She did well on the test and was hired in late 2019. But she still had to pass the academy.



From that moment, “There it was never a doubt in my mind that I could do it,” she said. “I was committed to it.”



She laughs to this day how “crazy hard” the fire academy was. She trained with people fresh from the military and other athletic pursuits. It was intense, and the job continues to challenge her, she said.



“I’ve had some amazing instructors,” she said. And she had choice words for her direct supervisor, at Engine 3, Capt.
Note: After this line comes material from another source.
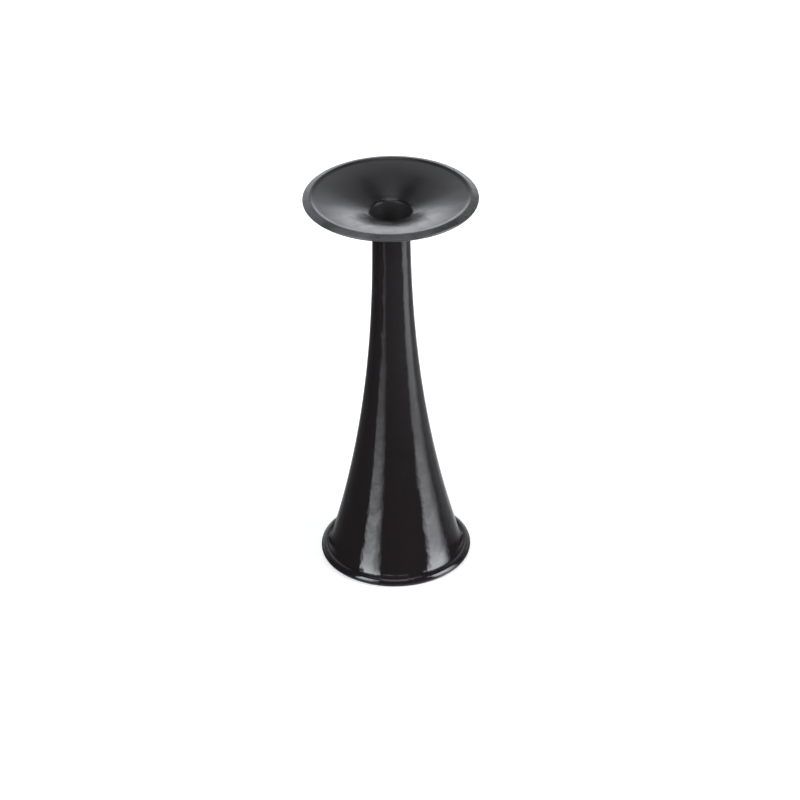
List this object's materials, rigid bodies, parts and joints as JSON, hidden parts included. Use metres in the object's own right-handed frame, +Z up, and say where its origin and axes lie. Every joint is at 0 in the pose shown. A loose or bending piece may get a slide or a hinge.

Andres Ortiz, who she called an “amazing leader.”



How It’s Going


Jusu washing a firetruck at Engine 3 on South Broad Street. Michael Mancuso | NJ Advance Media for NJ.com



Firefighting, especially in busy urban departments, is not just flames like decades past, but performing EMS and being dispatched to an assortment of other rescues, from vehicle crashes to work accidents.



On one of her first days on the job, she helped force open a door to a home on an EMS call and found a dead body. A few days later, she saw a man’s arm dangling in a crash. She’s had to perform CPR on family members of her former art students.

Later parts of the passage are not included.